How can a business critically appraise the cost of falling victim of a cyberattack? Assessing the financial impact is not straightforward and it extends to a cost profile beyond the immediate pain points.
Hacking, especially in form of ransomware, causes long-term pain and delays the day-to-day operations, disrupting whatever goods or services a particular firm specialise in. It also costs additional money should a firm pay out and a new round of costs should the firm which to build up its cybersecurity defenses.
Data collated by the security firm Cloudian shows that despite a seemingly robust approach to cybersecurity education and training being in place within many firms, 65 percent of victims penetrated by phishing had actually conducted anti-phishing training.
It is perhaps, therefore, unsurprising that traditional ransomware defenses are failing, with 54 percent of all victims having anti-phishing training and 49 percent having perimeter defenses in place at the time of attack. Of the key areas of vulnerability, research finds that the public cloud was the most common point of entry for ransomware, with 31 percent of survey respondents being attacked this way.

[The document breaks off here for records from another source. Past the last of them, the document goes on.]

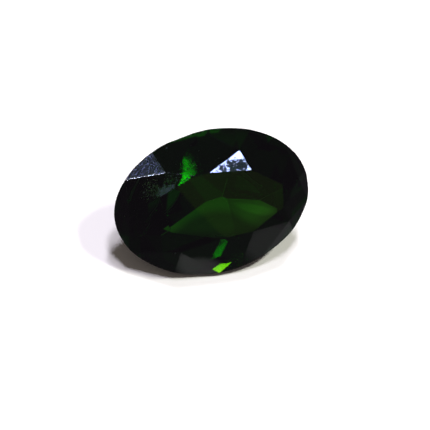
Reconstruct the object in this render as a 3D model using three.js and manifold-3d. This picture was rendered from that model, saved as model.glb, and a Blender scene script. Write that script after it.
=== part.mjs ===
// Faceted chrome diopside: one oval crystal, cut by hand, lying on a facet of its pavilion.
import * as THREE from "three";
import { mergeVertices } from "three/addons/utils/BufferGeometryUtils.js";
import Module from "manifold-3d";

// Driving dimensions in millimetres. The stone is laid out table up, its girdle's upper edge at height 0.
const LENGTH = 7.0;
const WIDTH = 5.1;
const CROWN_HEIGHT = 0.85;
const GIRDLE = 0.15;
const DEEPEST = 2.6;

// The oval is ground a little flatter at one shoulder, its direction and reach in degrees round the oval.
const SHOULDER_AT = -146;
const SHOULDER_REACH = 62;
const SHOULDER_DEPTH = 0.033;
const OUTLINE_STEPS = 120;

// Corners of the table seen from above, going round clockwise.
const TABLE_CORNERS = [
  [-1.67, 0.88],
  [-0.1, 1.28],
  [1.69, 0.86],
  [2.58, 0.05],
  [2.38, -0.74],
  [1.13, -1.25],
  [0.03, -1.19],
  [-1.65, -0.42],
];

// One entry for each table corner in degrees: the star's slope, the kite's bearing,
// and the place round the oval where the two upper girdle facets part.
const STAR_SLOPES = [17, 25.5, 32, 31.5, 28.5, 30.5, 10.5, 16];
const KITE_BEARINGS = [130, 85, 53, 36, -27, -75.5, -95.5, -154];
const UPPER_PARTINGS = [115, 64, 36, 3, -45, -84, -125, 168];

// One kite was cut too deep: it starts this far inside its corner of the table and takes the corner off.
const DEEP_KITE = 1;
const DEEP_KITE_INSET = 0.05;

// Pavilion mains, each with its bearing and slope in degrees. The lower girdle facets between a main and
// the next reach this far below the girdle, and part this many degrees round the oval from the middle.
const MAINS = [
  { bearing: 145.7, slope: 33.2, reach: 0.52, parting: -0.5 },
  { bearing: 104, slope: 37.4, reach: 0.59, parting: -3 },
  { bearing: 62.9, slope: 42.0, reach: 0.56, parting: 2.5 },
  { bearing: 19, slope: 35.4, reach: 0.45, parting: 7.5 },
  { bearing: -20.7, slope: 41.0, reach: 0.9, parting: 2.5 },
  { bearing: -66, slope: 42.8, reach: 0.95, parting: 5 },
  { bearing: -103, slope: 40.2, reach: 0.8, parting: 8 },
  { bearing: -140, slope: 43.0, reach: 0.92, parting: -3.5 },
];
const RESTING_MAIN = MAINS[6];

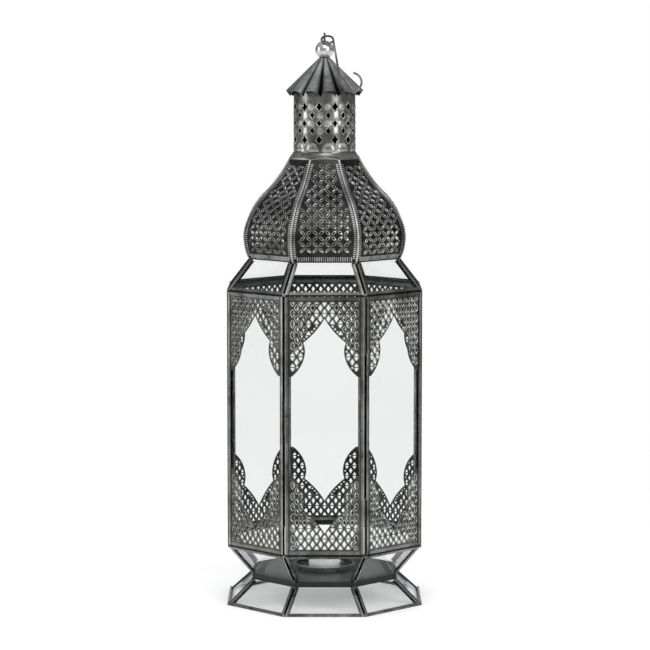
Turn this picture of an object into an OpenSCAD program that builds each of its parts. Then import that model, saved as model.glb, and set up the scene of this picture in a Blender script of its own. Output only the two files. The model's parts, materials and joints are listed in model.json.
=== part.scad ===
// Standing and hanging lantern: an eight sided glazed cage on a splayed foot,
// with a pierced onion dome, a pierced neck, a fluted cap and a wire hook.
// Millimetres, +Z up, origin at the centre of the foot. Side 1 is the door and faces -Y.

/* [Cage] */
// Centre to flat of the eight sided cage
cage_r = 115; // [105:1:125]
// Height of the tall windows, between the two ring plates
window_h = 303; // [250:1:360]
// Centre to flat at the waist, where the foot and the cage meet
waist_r = 86; // [80:1:92]
// Centre to flat of the foot on the ground
foot_r = 116; // [105:1:125]
// Height of the foot
foot_h = 29; // [26:1:40]
// Height of the tray rim between the foot and the waist glass
tray_h = 6.5; // [5:0.5:10]
// Height of the sloping waist glass
waist_h = 36; // [30:0.5:42]

/* [Came and glass] */
// Thickness of the folded strip that holds the glass
came_t = 3.2; // [3.2:0.1:4]
// Width of the strip round the tall windows
came_w = 4.6; // [4:0.1:6]
// Width of the slanting strips on the sloping tiers
slope_came_w = 4; // [3.8:0.1:4.5]
// Width of the level strips on the sloping tiers
level_came_w = 4.8; // [4.6:0.1:5.5]
// Sheet thickness of the strip
came_wall = 0.3; // [0.3:0.05:0.4]
// Glass thickness
glass_t = 2; // [1.8:0.1:2]
// Sheet thickness of the pierced panels
fret_t = 0.5; // [0.4:0.1:0.5]

/* [Roof] */
// Height of the sloping shoulder glass
shoulder_h = 35.5; // [30:0.5:42]
// Centre to flat at the top of the shoulder
shoulder_r = 88; // [82:1:90]
// Greatest centre to flat of the dome
dome_belly_r = 94.5; // [92:0.5:98]
// Height of the dome above its ring plate
dome_h = 116; // [100:1:130]
// Sheet thickness of the dome and the cap
roof_t = 0.7; // [0.6:0.1:0.9]

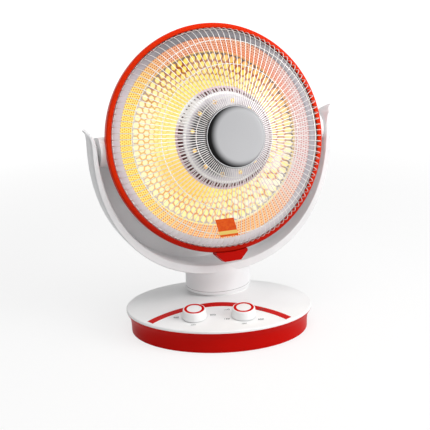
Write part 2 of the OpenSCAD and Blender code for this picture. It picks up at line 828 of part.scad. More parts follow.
module thermal_cutout() {
  color("black") in_head() translate([cutout_x, 0, shell_back + shell_wall + cutout_seat + 0.1]) {
    cylinder(d = 16, h = 6);
    translate([-11, -5, 2]) cube([22, 10, 2]);
  }
}

// Guard: every radial wire has a crown arc, a shoulder arc and a straight foot
crown_z = rim_ahead + guard_rise - crown_r;
foot_r = rim_r - rim_w - wire_d / 2 - 0.15;
shoulder_x = foot_r - shoulder_r;
shoulder_z = crown_z + sqrt(pow(crown_r - shoulder_r, 2) - pow(shoulder_x, 2));
bend_angle = acos(shoulder_x / (crown_r - shoulder_r));
foot_z = flange_z;
wire_sides = 16;
function crown_at(r) = crown_z + sqrt(pow(crown_r, 2) - pow(r, 2));

module radial_wire() {
  inner = acos((disc_r - 4) / crown_r);
  translate([0, 0, crown_z]) rotate([90, 0, 0]) rotate([0, 0, bend_angle])
    rotate_extrude(angle = inner - bend_angle, $fn = 96) translate([crown_r, 0]) circle(d = wire_d, $fn = wire_sides);
  translate([shoulder_x, 0, shoulder_z]) rotate([90, 0, 0])
    rotate_extrude(angle = bend_angle, $fn = 64) translate([shoulder_r, 0]) circle(d = wire_d, $fn = wire_sides);
  translate([foot_r, 0, foot_z]) cylinder(d = wire_d, h = shoulder_z - foot_z, $fn = wire_sides);
}

// Radial wires of one side of the guard, counted from the bottom
module guard_wires_from(first) {
  color(steel) in_head() for (k = [first:first + guard_wires / 2 - 1])
    rotate([0, 0, 360 * (k + 0.5) / guard_wires - 90]) radial_wire();
}

module guard_wires_right() { guard_wires_from(0); }

module guard_wires_left() { guard_wires_from(guard_wires / 2); }

guard_ring_radii = [disc_r + 14, disc_r + 64, rim_r - 32];

module guard_rings() {
  color(steel) in_head() {
    for (r = guard_ring_radii) rotate_extrude($fn = 128)
      translate([r, crown_at(r) - wire_d - 0.15]) circle(d = wire_d, $fn = wire_sides);
    rotate_extrude($fn = 128) translate([foot_r - wire_d - 0.1, foot_z + wire_d / 2]) circle(d = wire_d, $fn = wire_sides);
  }
}

// Middle disc: a low dome with a rounded shoulder inside a thin raised edge
disc_rise = 5;

module guard_disc() {
  z = crown_at(disc_r - 4) + wire_d / 2 + 0.05;
  color("lightgray") in_head() rotate_extrude($fn = 96) polygon([[0, z], [disc_r, z], [disc_r, z + 1.5],
    [disc_r - 0.5, z + 2], [disc_r - 1.2, z + 2], [disc_r - 1.7, z + 1.2], [disc_r - 2.4, z + 0.45 * disc_rise],
    [disc_r - 4, z + 0.66 * disc_rise], [disc_r - 7, z + 0.82 * disc_rise], [disc_r - 12, z + 0.91 * disc_rise],
    [disc_r / 2, z + 0.97 * disc_rise], [0, z + disc_rise]]);
}

tag_w = 23;
tag_h = 30;
tag_r = 139;
tag_turn = -8.5;
tag_skew = 21.5;

module heat_tag() {
  slope = asin(tag_r / crown_r);
  color("darkorange") in_head() rotate([0, 0, tag_turn]) translate([0, -tag_r, crown_at(tag_r) + wire_d / 2 + 0.6])
    rotate([slope, 0, 0]) rotate([0, 0, tag_skew]) translate([-tag_w / 2, -tag_h / 2, 0]) cube([tag_w, tag_h, 0.8]);
}

base_skirt();
base_cover();
base_plate();
ballast_plate();
foot_strip();
base_screws();
accent_stripe();
cord_gland();
terminal_block();
tilt_switch();
mode_switch();
heat_switch();
switch_nuts();
swivel_bush();
mode_knob();
mode_knob_ring();
mode_shaft();
heat_knob();
heat_knob_ring();
heat_shaft();
yoke();
swivel_spigot();
spigot_screws();
retaining_washer();
circlip();
pivot_bushes();
pivot_pins();
friction_washers();
rear_shell();
rim_ring();
rim_clip();
clip_screw();
reflector();
guard_wires_right();
guard_wires_left();
guard_rings();
guard_disc();
heat_tag();
shield_cup();
cup_post();
cup_nut();
carbon_lamp();
lamp_filament();
lamp_holders();
thermal_cutout();
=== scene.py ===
"""Tabletop dish heater: the finished model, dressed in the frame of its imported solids."""
from __future__ import annotations

import json
import logging
import math
from dataclasses import dataclass
from enum import Enum

import bmesh
import bpy
import numpy as np
from mathutils import Matrix, Vector

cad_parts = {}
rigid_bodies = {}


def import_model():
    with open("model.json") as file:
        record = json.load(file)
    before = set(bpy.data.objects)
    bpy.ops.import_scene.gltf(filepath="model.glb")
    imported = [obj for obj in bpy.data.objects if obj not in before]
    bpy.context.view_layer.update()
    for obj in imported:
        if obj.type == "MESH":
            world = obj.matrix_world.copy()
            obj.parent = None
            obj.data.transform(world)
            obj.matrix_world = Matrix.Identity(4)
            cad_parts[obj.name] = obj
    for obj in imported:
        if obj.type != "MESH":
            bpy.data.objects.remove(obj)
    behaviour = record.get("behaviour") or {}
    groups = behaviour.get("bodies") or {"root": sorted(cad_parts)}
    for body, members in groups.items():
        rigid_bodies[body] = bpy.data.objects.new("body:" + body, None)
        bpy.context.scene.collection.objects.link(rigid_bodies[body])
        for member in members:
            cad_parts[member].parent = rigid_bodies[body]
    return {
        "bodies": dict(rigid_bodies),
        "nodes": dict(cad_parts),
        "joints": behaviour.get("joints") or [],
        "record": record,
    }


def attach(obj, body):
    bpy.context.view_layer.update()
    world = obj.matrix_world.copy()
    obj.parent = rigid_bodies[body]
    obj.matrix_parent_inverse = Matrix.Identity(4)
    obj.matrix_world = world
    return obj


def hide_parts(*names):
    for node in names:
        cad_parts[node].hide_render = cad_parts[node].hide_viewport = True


log = logging.getLogger("heater")

Piece = bpy.types.Object
Material = bpy.types.Material
Inputs = dict[str | int, object]
Tone = tuple[float, float, float]
Point = tuple[float, float, float]

MM = 0.001
TURN = 2 * math.pi
WELD = 2e-6
SLIVER = 1e-7

# Sizes in millimetres that more than one piece follows
KNOB_X = 39.0
FLANGE_Z = 28.8
FLANGE_R = 161.0
STEP_R = 140.5
SHELL_R = 178.0
CUP_R = 81.0
CUP_Z = 56.5
GUARD_WIRES = 112
CROWN_R = 340.0
CROWN_Z = 28.0 + 79.0 - CROWN_R

# Places and angles at rest of the frames that pieces are built in, in millimetres and degrees
COLUMN_AT: Point = (0, 50, 0)
COLUMN_TURN = 20.5
HEAD_AT: Point = (0, 5, 306)
HEAD_TURN = 77.5
PANEL_Y = -56.0
PANEL_Z = 42.861
PANEL_TURN = 4.19847


# Places and frames

class Axis(Enum):
    """The axis that a turn goes about."""

    X = "x"
    Z = "z"


def turn(axis: Axis, degrees: float) -> np.ndarray:
    """Rotation matrix about one axis by the right-hand rule.

    Args:
        axis: the axis.
        degrees: the angle.

    Returns:
        A 3 by 3 matrix.
    """
    c, s = math.cos(math.radians(degrees)), math.sin(math.radians(degrees))
    if axis is Axis.X:
        return np.array([[1, 0, 0], [0, c, -s], [0, s, c]])
    return np.array([[c, -s, 0], [s, c, 0], [0, 0, 1]])


@dataclass(frozen=True)
class Place:
    """A local frame in millimetres: world = basis times local + origin."""

    basis: np.ndarray
    origin: np.ndarray

    def metres(self, local: np.ndarray) -> np.ndarray:
        """World points in metres of local points in millimetres."""
        return (local @ self.basis.T + self.origin) * MM

    def then(self, shift: Point, basis: np.ndarray) -> Place:
        """The frame inside this one that is shifted, then turned."""
        return Place(self.basis @ basis, self.basis @ np.array(shift, float) + self.origin)


# The column turns behind the base's middle, and the head looks along its own z axis from the tilt axis
WORLD = Place(np.eye(3), np.zeros(3))
COLUMN = WORLD.then(COLUMN_AT, turn(Axis.Z, COLUMN_TURN))
HEAD = COLUMN.then(HEAD_AT, turn(Axis.X, HEAD_TURN))


def panel(x: float) -> Place:
    """Frame on the sloped panel in front of the neck, z out of the panel."""
    return WORLD.then((x, PANEL_Y, PANEL_Z), turn(Axis.X, PANEL_TURN))


def crown_at(r: float) -> float:
    """Height of the guard's crown at a radius: an arc about a point on the head's axis."""
    return CROWN_Z + math.sqrt(CROWN_R ** 2 - r ** 2)


# Meshes

def grid_faces(rows: int, cols: int, wrap_rows: bool = False, wrap_cols: bool = False) -> np.ndarray:
    """Quads of a grid of points, with either direction closed on itself.

    Args:
        rows: number of rows.
        cols: number of columns.
        wrap_rows: whether the last row joins the first.
        wrap_cols: whether the last column joins the first.

    Returns:
        Index array with four columns.
    """
    i = np.arange(rows if wrap_rows else rows - 1)[:, None]
    j = np.arange(cols if wrap_cols else cols - 1)[None, :]
    below, right = (i + 1) % rows, (j + 1) % cols
    quads = np.stack([i * cols + j, i * cols + right, below * cols + right, below * cols + j], axis=-1)
    return quads.reshape(-1, 4)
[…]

In terms of how successful these forms of attack are, the answer appears to be ‘very’. Data reveals that 56 percent of firms have reported that attackers were able to take control of their data and demand ransom within just 12 hours, and another 30 percent said this happened within 24 hours.
The attacks are devastating too. More than half of those surveyed said the attacks significantly impacted their financials, operations, employees, customers and reputation. As an idea of the financial impact, the average ransom payment in 2021 was $223,000, with 14 percent of victims who were appeared to provide details paying $500,000 or more.
The cost of ransomware does not stop with the pay-out since many firms want a robust solution to prevent recurrence. Cloudian survey data finds that companies spent an average of $183,000 more for other costs resulting from an attack.
Turning to insurance to help cover these costs is not necessarily going to fill the gap. With cyber insurance, this covered only about 60 percent of ransomware payments and other costs, presumably reflecting deductibles and coverage caps.
Is paying out a ransom worthwhile? Not in all cases for sure. Despite paying ransom, only 57 percent of impacted companies reported that they got all their data back. With all these issues factored in, the cost of a ransomware incident is very high.